Se llama «efecto riqueza» a la sensación de afluencia que proporciona el crecimiento del valor de los activos financieros o inmobiliarios aunque, y suele ser el caso, estén financiados a crédito. Su traducción, en el caso español, fue una oleada de euforia en el consumo (la demanda), aunque siempre por barrios, ocasionada por una fuerte subida de los precios de la vivienda. Este fenómeno recompuso una clase media que perdía posiciones sociales pero mantenía una importante base patrimonial compuesta, casi exclusivamente, por viviendas o, en su (triste) caso, por una hipoteca. La llegada de la crisis inmobiliaria borró este efecto de la noche a la mañana. Comprimiendo en cuestión de meses un proceso que en las anteriores crisis capitalistas podía durar decenios, el desplome de la riqueza financiera/inmobiliaria dejó al descubierto un panorama de salarios menguantes, precariedad laboral, derechos sociales en recesión y la apertura de una brutal brecha generacional entre las posiciones económicas de las anteriores generaciones y los jóvenes.
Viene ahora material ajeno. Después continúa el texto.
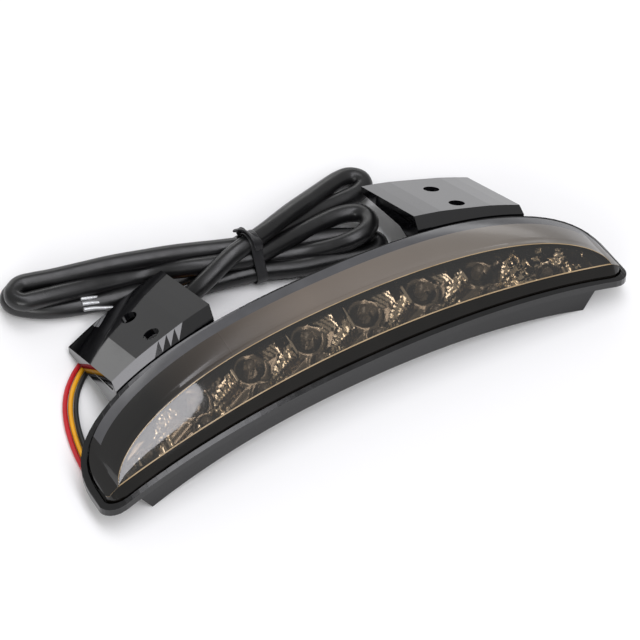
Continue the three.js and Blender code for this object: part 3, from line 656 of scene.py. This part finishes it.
# the strap's two ends are twisted over each other at the rear of the bundle's top
tail_line = through([(-11.4, 46.2, 16.8), (-11.9, 46.2, 18.6), (-12.1, 45.0, 20.6), (-11.9, 42.8, 22.4),
                     (-11.2, 40.2, 22.9), (-10.4, 37.6, 22.3), (-9.8, 35.7, 20.2), (-9.6, 34.9, 18.0)], 6)
turns = [Matrix.Rotation(0.9 * math.sin(math.pi * i / (len(tail_line) - 1)), 3, "Y") @ tie_axis
         for i in range(len(tail_line))]
tail_widths = [3.2 + 2.2 * math.sin(math.pi * (i + 1) / len(tail_line)) for i in range(len(tail_line))]
knot = strip("tie_twist", tail_line, tail_widths, turns, TAG_T, TIE_BLACK, "tie_plastic")
stub_line = through([(-10.2, 46.0, 16.6), (-11.0, 47.2, 17.8), (-12.8, 47.4, 19.2), (-14.6, 46.4, 20.0)], 6)
stub = strip("tie_stub", stub_line, [2.6] * len(stub_line), [tie_axis] * len(stub_line), TAG_T,
             TIE_BLACK, "tie_plastic")

# start and end of the collar's axis
COLLAR = [(-80.7, 31.63, 4.3), (-76.7, 32.07, 4.3)]


def turned(name, start, end, profile, mat, slot, sides=40):
    """A turned piece between two points; profile is a closed list of (along 0..1, radius)."""
    a, b = Vector(start), Vector(end)
    axis = (b - a).normalized()
    u = axis.cross(Vector((0, 0, 1))).normalized()
    v = axis.cross(u)
    verts, faces, n = [], [], len(profile)
    for k in range(sides):
        angle = 2 * math.pi * k / sides
        ray = u * math.cos(angle) + v * math.sin(angle)
        verts += [a.lerp(b, t) + ray * r for t, r in profile]
    for k in range(sides):
        for j in range(n):
            p, q = k * n + j, k * n + (j + 1) % n
            r, s = (k + 1) % sides * n + j, (k + 1) % sides * n + (j + 1) % n
            faces.append((p, r, s, q))
    return mesh_piece(name, verts, faces, [mat], slot)


collar = turned("sleeve_end_collar", *COLLAR, [(0.0, 0.15), (0.0, 3.3), (0.12, 3.75), (0.35, 3.85),
                (0.7, 3.8), (0.9, 3.95), (1.0, 3.9), (1.0, 0.15)], RUBBER, "black_rubber")
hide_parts("sleeve_collar")

for colour, (o, line) in wires.items():
    start = tuple(v * MM for v in line[0])


# ---------- finishes of the carried-over CAD nodes ----------
def finish(prefix, mat, bevel=0.0, angle=30):
    """Gives the CAD nodes whose names start with prefix a material, even shading and a small edge bevel."""
    for name in sorted(nodes):
        if not name.startswith(prefix):
            continue
        o = bpy.data.objects[name]
        o.data.materials.clear()
        o.data.materials.append(mat)
        o.data.polygons.foreach_set("use_smooth", [True] * len(o.data.polygons))
        o.data.set_sharp_from_angle(angle=math.radians(angle))
        if bevel:
            b = o.modifiers.new("edge", "BEVEL")
            b.width = bevel * MM
            b.segments = 3
            b.limit_method = "ANGLE"
            b.angle_limit = math.radians(angle)
            w = o.modifiers.new("even", "WEIGHTED_NORMAL")
            w.keep_sharp = True


finish("housing", BLACK, 0.35, 24)
finish("leg_left", LEG_BLACK, 0.3, 32)
finish("leg_right", LEG_BLACK, 0.3, 32)
finish("leg_screw", BLACK_SCREW)
finish("lens_seal", RUBBER)
finish("led_board", BOARD)
finish("led_lower", EPOXY)
finish("led_upper", EPOXY)
finish("board_screw", STEEL)
finish("wire_grommet", RUBBER, 0.3)


# ---------- floor, world and lights ----------
FLOOR = 6000
WHITE = material("floor_white", (0.93, 0.93, 0.93), 0.6)[0]
floor = mesh_piece("floor", [(-FLOOR, -FLOOR, 0), (FLOOR, -FLOOR, 0), (FLOOR, FLOOR, 0), (-FLOOR, FLOOR, 0)],
                   [(0, 1, 2, 3)], [WHITE], None, smooth=False)
world = bpy.data.worlds.new("studio")
bpy.context.scene.world = world
world.use_nodes = True
world.node_tree.nodes["Background"].inputs["Color"].default_value = (1, 1, 1, 1)
world.node_tree.nodes["Background"].inputs["Strength"].default_value = 0.5


def softbox(name, place, target, size, power, colour=(1, 1, 1)):
    """A rectangular area light, in metres, aimed at a target."""
    lamp = bpy.data.lights.new(name, "AREA")
    lamp.shape = "RECTANGLE"
    lamp.size, lamp.size_y = size
    lamp.energy = power
    lamp.color = colour
    o = bpy.data.objects.new(name, lamp)
    bpy.context.scene.collection.objects.link(o)
    o.location = place
    o.rotation_euler = (Vector(target) - Vector(place)).to_track_quat("-Z", "Y").to_euler()


bpy.context.scene.view_settings.view_transform = "Standard"
softbox("overhead", (0.07, -0.45, 1.2), (0.07, -0.45, 0), (0.40, 2.0), 11.5, (0.96, 0.955, 1.0))
softbox("front", (-1.1, -1.0, 0.7), (0, 0, 0), (0.9, 0.6), 7)
softbox("rear", (0.5, 1.4, 0.55), (0, 0, 0.02), (1.8, 0.4), 5)
softbox("leg_edge", (-0.38, 1.5, 0.28), (-0.38, 0, 0.28), (0.5, 0.5), 0.9)
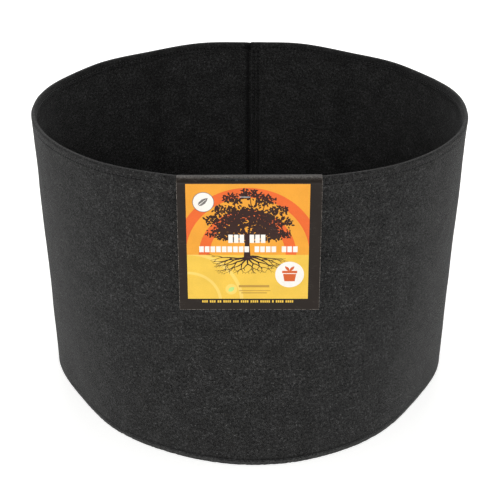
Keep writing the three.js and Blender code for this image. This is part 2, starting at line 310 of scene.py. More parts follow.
def newMaterial(name, group, values, sockets, bumpDepth, bumpStrength, coordinates=None, attribute=None):
    # a material built round one of the groups; sockets are constants on the shader itself
    material = bpy.data.materials.new(name)
    material.use_nodes = True
    tree = material.node_tree
    shader = tree.nodes["Principled BSDF"]
    for key, value in sockets.items():
        shader.inputs[key].default_value = value
    effect = add(tree, "Group", node_tree=groups[group])
    for key, value in values.items():
        effect.inputs[key].default_value = value
    if coordinates:
        where = add(tree, "UVMap", uv_map=coordinates).outputs[0]
    else:
        where = add(tree, "TexCoord").outputs["Object"]
    tree.links.new(where, effect.inputs[0])
    if attribute:
        mask = add(tree, "Attribute", attribute_name=attribute[0]).outputs["Fac"]
        tree.links.new(mask, effect.inputs[attribute[1]])
    tree.links.new(effect.outputs["Colour"], shader.inputs["Base Color"])
    tree.links.new(effect.outputs["Roughness"], shader.inputs["Roughness"])
    bump = {"Strength": bumpStrength, "Distance": bumpDepth, "Height": effect.outputs["Height"]}
    tree.links.new(add(tree, "Bump", bump).outputs[0], shader.inputs["Normal"])
    return material


feltLook = {
    "wall": "#151515",
    "base": "#141414",
    "fibre": "#5B5B5A",
    "fibres": 0.38,
    "flecks": 1.0,
    "mottle": 0.26,
    "sheen": 0.10,
    "sheenRoughness": 0.34,
}


def feltMaterial(name, colour):
    values = {"Colour": linear(colour), "Fibre Colour": linear(feltLook["fibre"]),
              "Fibres": feltLook["fibres"], "Flecks": feltLook["flecks"], "Mottle": feltLook["mottle"]}
    sockets = {"Sheen Weight": feltLook["sheen"], "Sheen Roughness": feltLook["sheenRoughness"],
               "Specular IOR Level": 0.08}
    return newMaterial(name, "felt", values, sockets, 0.4 * mm, 0.6, "cloth", ("wearAndPaintedShading", "Wear And Painted Shading"))


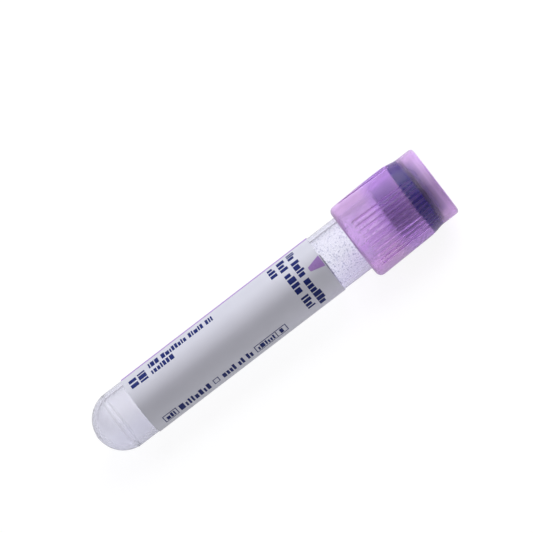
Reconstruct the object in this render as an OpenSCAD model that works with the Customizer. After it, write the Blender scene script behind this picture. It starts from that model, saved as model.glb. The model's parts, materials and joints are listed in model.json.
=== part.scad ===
// Evacuated blood collection tube with a pull-off safety closure, 13 x 75 mm size.
// The tube lies on its side, as it comes to rest: +X runs towards the closure, +Z is up, z = 0 is the
// surface it lies on, and the origin is under the middle of its length. Each sub-part is drawn upright
// about its own axis, from the tube's round bottom, and lie_down() then lays it on the surface.

/* [Tube] */
// Length from the round bottom to the rim
tube_length = 75; // [60:1:120]
// Outer diameter
tube_d = 12.1; // [10:0.1:18]
// Thickness of the wall, the round bottom included
tube_wall = 1; // [0.7:0.05:1.3]
// Depth of the bevel that leads the stopper into the bore
rim_lead_in = 0.5; // [0.2:0.05:0.6]
// Width of the round gate mark in the middle of the bottom
gate_d = 2.1; // [1:0.1:3]
// Height of the gate mark above the bottom
gate_h = 0.25; // [0.1:0.05:0.5]

/* [Label] */
// Thickness of the film with its adhesive
label_t = 0.16; // [0.16:0.01:0.25]
// From the round bottom to the label's lower edge
label_bottom = 10.25; // [9.5:0.25:20]
// Bare tube between the label's upper edge and the closure's skirt
label_gap = 6.55; // [3:0.05:12]
// Angle of tube that the label wraps; the rest is the clear window
label_wrap = 292; // [270:1:340]
// Angle from the top of the lying tube round to the label's striped edge
label_edge = 43.5; // [0:0.5:90]

/* [Stopper] */
// Length of the plug inside the bore
plug_length = 5.2; // [4.5:0.1:9]
// Gap between the plug and the bore
plug_clearance = 0.05; // [0.01:0.01:0.1]
// Rubber between the plug's side and the recess in its end
plug_lip = 1.9; // [1.5:0.1:2.3]
// Depth of the recess in the plug's end
plug_recess = 2; // [1:0.1:3]
// Thickness of the flange that seals on the rim
flange_t = 2.5; // [2:0.1:3.5]
// Height of the bead above the closure's inner ledge
bead_t = 1.65; // [1.2:0.05:2]
// Diameter of the needle well in the top of the stopper
well_d = 5.4; // [3:0.1:6]
// Depth of the needle well, below the top of the bead
well_depth = 2.6; // [2:0.1:3]

/* [Closure] */
// How far the closure's top stands above the stopper's
top_recess = 1.35; // [0.8:0.05:3]
// Length of tube that the skirt covers
skirt_overlap = 13.4; // [11:0.1:20]
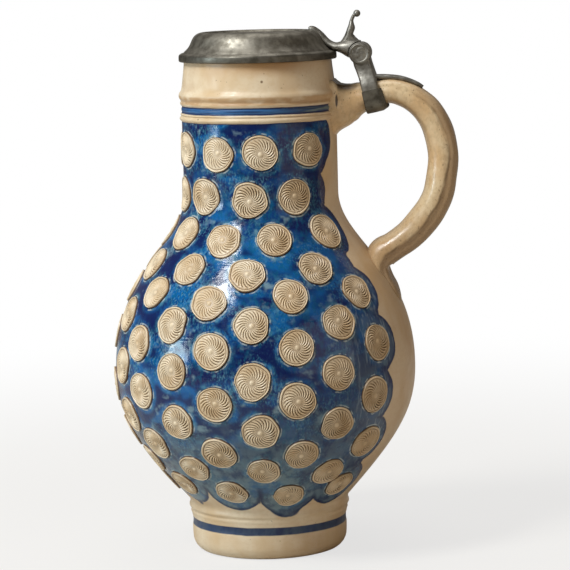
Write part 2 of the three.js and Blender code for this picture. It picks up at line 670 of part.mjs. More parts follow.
// The tang: a tapering tongue that lies along the back of the handle, away from the shank.
function handleTang() {
  const from = BAND_STEPS + 0.4;
  const steps = 5;
  const length = TANG_END_STEPS - from;
  const stations = [];
  for (let i = 0; i <= steps; i += 1) {
    const share = i / steps;
    const { point, back, thick } = HANDLE.at(from + length * share);
    const own = THREE.MathUtils.lerp(TANG_THICKNESS, TANG_TIP_THICKNESS, share);
    const lift = thick / 2 + JOINT_GAP + own / 2;
    stations.push({
      x: point.x + back.x * lift,
      z: point.z + back.z * lift,
      thick: own,
      wide: THREE.MathUtils.lerp(TANG_WIDTH, TANG_TIP_WIDTH, share),
    });
  }
  return new Run(stations).sweep(ROUND_BAR)
    .subtract(shankBlock(JOINT_GAP))
    .subtract(HANDLE.sweep(HANDLE_OUTLINE, JOINT_GAP));
}

function hingeCap(side) {
  const inner = side * CAP_FROM;
  const outer = side * (CAP_FROM + CAP_THICKNESS);
  return barAlongY(CAP_RADIUS, HINGE, Math.min(inner, outer), Math.max(inner, outer));
}

function hingePin() {
  return barAlongY(PIN_RADIUS, HINGE, -CHEEK_TO, CHEEK_TO);
}

function addPiece(group, name, solid, material) {
  const piece = new THREE.Mesh(geometryOf(solid), material);
  piece.name = name;
  piece.position.copy(group.position).negate();
  group.add(piece);
}

// What stands still: the pot, its handle and the pewter fixed to the handle.
const pot = new THREE.Group();
addPiece(pot, 'stoneware_body', stonewareBody(), GLAZED_CLAY);
addPiece(pot, 'stoneware_handle', stonewareHandle(), GLAZED_CLAY);
addPiece(pot, 'handle_band', handleBand(), PEWTER);
addPiece(pot, 'hinge_shank', hingeShank(), PEWTER);
addPiece(pot, 'handle_tang', handleTang(), PEWTER);
addPiece(pot, 'hinge_pin', hingePin(), PEWTER);
addPiece(pot, 'hinge_cap_near', hingeCap(-1), PEWTER);
addPiece(pot, 'hinge_cap_far', hingeCap(1), PEWTER);

// What turns about the hinge's axis: the lid, its lever and the thumbpiece.
const lid = new THREE.Group();
lid.position.copy(HINGE);
addPiece(lid, 'lid_shell', lidShell(), PEWTER);
addPiece(lid, 'lid_lever', lidLever(), PEWTER);
addPiece(lid, 'thumbpiece', thumbpiece(), PEWTER);

const jug = new THREE.Group();
jug.add(pot, lid);

export default jug;
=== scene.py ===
"""Dresses the stoneware jug: glazed pot with pressed rosettes, pulled handle and pewter lid with its mounts.

Metres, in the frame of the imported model: +Z up, the foot's centre at the origin, the handle towards +X.
Azimuths are measured from -Y, the front, towards +X.
"""
import logging
import math
from collections.abc import Iterator, Sequence
from contextlib import contextmanager
from dataclasses import dataclass
from enum import Enum
from itertools import pairwise

import bpy
import numpy as np
from mathutils import Matrix, Vector


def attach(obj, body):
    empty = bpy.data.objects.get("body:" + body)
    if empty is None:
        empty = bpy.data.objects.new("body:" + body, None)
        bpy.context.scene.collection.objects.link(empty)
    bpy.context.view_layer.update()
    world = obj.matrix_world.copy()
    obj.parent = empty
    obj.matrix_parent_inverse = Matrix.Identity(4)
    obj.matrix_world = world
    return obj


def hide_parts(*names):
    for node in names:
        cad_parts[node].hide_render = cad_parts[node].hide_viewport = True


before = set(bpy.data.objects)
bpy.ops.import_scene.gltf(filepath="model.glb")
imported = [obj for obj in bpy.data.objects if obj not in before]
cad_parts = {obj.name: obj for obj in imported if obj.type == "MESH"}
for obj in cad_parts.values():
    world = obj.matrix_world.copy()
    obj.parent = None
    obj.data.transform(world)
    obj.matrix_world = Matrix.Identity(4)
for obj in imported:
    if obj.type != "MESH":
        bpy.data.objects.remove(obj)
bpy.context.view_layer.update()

log = logging.getLogger("stoneware_jug")
MM = 0.001


class Body(Enum):
    """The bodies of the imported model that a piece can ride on."""

    JUG = "jug"
    LID = "lid"


class Slot(Enum):
    """The record's material slots."""

    GLAZED = "glazed_stoneware"
    PLAIN = "plain_stoneware"
    PEWTER = "pewter"
    LID_PEWTER = "lid_pewter"


class Axis(Enum):
    """The three axes, as the operators and the shader nodes name them."""

    X = "X"
    Y = "Y"
    Z = "Z"


Colour = tuple[float, float, float, float]
Point = tuple[float, float]
Triple = tuple[float, float, float]
Profile = tuple[Point, ...]
# two levels of a number, and the shares that a coat has at them
Change = tuple[float, float, float, float]
Socket = bpy.types.NodeSocket


def paint(red: int, green: int, blue: int) -> Colour:
    """Turns a colour as seen on a screen into the linear one that a shader takes.

    Args:
        red: Red, 0 to 255.
        green: Green, 0 to 255.
        blue: Blue, 0 to 255.

    Returns:
        The linear colour with full alpha.
    """
    linear = [
        c / 12.92 if c <= 0.04045 else ((c + 0.055) / 1.055) ** 2.4
        for c in (red / 255, green / 255, blue / 255)
    ]
    return (linear[0], linear[1], linear[2], 1.0)


def curve_through(points: Sequence[Sequence[float]], steps: int) -> list[list[float]]:
    """Draws a smooth curve through points of any number of values.

    Args:
        points: The points to pass through.
        steps: How many steps lie between two of them.

    Returns:
        The points of the curve, both ends included.
    """
    p = np.array(points, float)
    padded = np.vstack([2 * p[0] - p[1], p, 2 * p[-1] - p[-2]])
    drawn = []
    for i in range(len(p) - 1):
        a, b, c, d = padded[i : i + 4]
        for t in np.arange(steps) / steps:
            square = (2 * a - 5 * b + 4 * c - d) * t**2
            cube = (3 * b - a - 3 * c + d) * t**3
            drawn.append(0.5 * (2 * b + (c - a) * t + square + cube))
    return [list(map(float, q)) for q in [*drawn, p[-1]]]


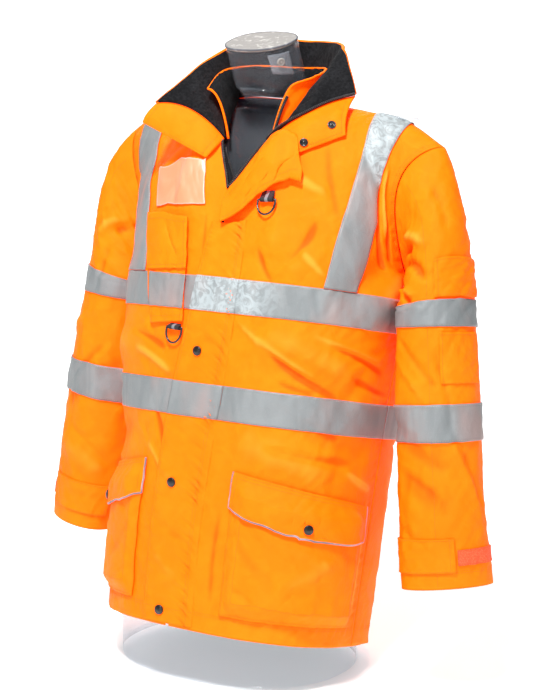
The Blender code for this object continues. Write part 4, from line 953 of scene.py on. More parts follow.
# ---------------------------------------------------------------------------------------------
# Sleeves
# ---------------------------------------------------------------------------------------------
# turn, row, turn, row, half width, height, bow
SLEEVE_FOLDS = {
    1: [(0.16, 0.22, 0.92, 0.62, 0.0220, -0.0052, 0.006), (0.34, 0.18, 0.55, 0.36, 0.0220, 0.0046, 0.000),
        (0.18, 0.78, 0.6, 0.66, 0.0200, 0.0040, 0.004), (0.62, 0.6, 0.86, 0.74, 0.0200, -0.0040, 0.003),
        (0.817, 0.133, 0.882, 0.464, 0.0059, -0.0032, 0.004), (0.882, 0.44, 1.046, 0.78, 0.0059, -0.0035, 0.004),
        (0.85, 0.44, 1.01, 0.79, 0.0066, 0.0032, 0.004), (0.62, 0.088, 0.834, 0.293, 0.0059, -0.0035, 0.004),
        (0.6, 0.15, 0.8, 0.35, 0.0066, 0.0029, 0.004), (0.644, 0.574, 0.822, 0.674, 0.0059, -0.0027, 0.003),
        (0.56, 0.76, 0.78, 0.86, 0.0059, -0.0024, 0.003), (0.56, -0.92, 0.7, -0.5, 0.0079, -0.0103, 0.006),
        (0.6, -0.6, 0.8, -0.2, 0.0079, -0.0074, 0.004), (0.57, -0.45, 0.72, -0.05, 0.0073, -0.0074, 0.000),
        (0.62, -0.8, 0.8, -0.42, 0.0086, 0.0074, 0.004), (0.58, -0.35, 0.74, -0.12, 0.0073, 0.0059, 0.000),
        (0.86, -0.85, 0.9, -0.45, 0.0079, -0.0032, 0.003), (0.2, -0.7, 0.34, -0.3, 0.0140, -0.0052, 0.004),
        (0.26, -0.55, 0.44, -0.15, 0.0140, 0.0046, 0.004)],
    -1: [(0.2, 0.3, 0.48, 0.2, 0.0220, -0.0046, 0.003), (0.02, 0.58, 0.34, 0.72, 0.0220, 0.0046, 0.004),
         (0.52, 0.3, 0.9, 0.56, 0.0220, -0.0046, 0.004), (0.6, 0.78, 0.9, 0.66, 0.0200, 0.0040, 0.003),
         (0.71, -0.33, 0.76, 0.07, 0.0066, -0.0044, 0.003), (0.64, 0.22, 0.9, 0.51, 0.0059, -0.0035, 0.004),
         (0.57, 0.75, 0.8, 0.6, 0.0059, -0.0029, 0.003), (0.56, -0.9, 0.7, -0.45, 0.0079, -0.0081, 0.004),
         (0.6, -0.75, 0.8, -0.3, 0.0086, 0.0059, 0.004), (0.2, -0.7, 0.34, -0.3, 0.0140, -0.0052, 0.004),
         (0.26, -0.55, 0.44, -0.15, 0.0140, 0.0046, 0.004), (0.7, 0.1, 0.95, 0.26, 0.0066, 0.0032, 0.003)],
}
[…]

Del «efecto riqueza» al «efecto pobreza», la proletarización del estrato central de la sociedad, aparece en toda su violencia material y psicológica, mientras por arriba los poderes políticos se pliegan milimétricamente a las demandas de los verdaderos jefes de todo esto, los propietarios del capital. De manera algo gruesa, se puede resumir el 15M como el momento en que buena parte de las clases medias españolas dejaron de confiar en las soluciones económicas para lanzarse a la arena de la política, que es donde se juega el verdadero partido. Desde ahí, lejos de los pavoneos económicos del ciclo anterior, el 15M tiene algo que enseñar al resto del mundo: en España, hasta 2007, hemos visto «lo mejor» que puede ofrecer el capitalismo financiarizado global en los próximos decenios. Y sabemos que es un callejón sin salida. Por eso, la única salida verdadera a la crisis económica es una crisis política tan profunda que sea capaz de cuestionar quién tiene derecho a apropiarse de lo que producimos entre todos y quién tiene derecho a decidir sobre lo que es de todos.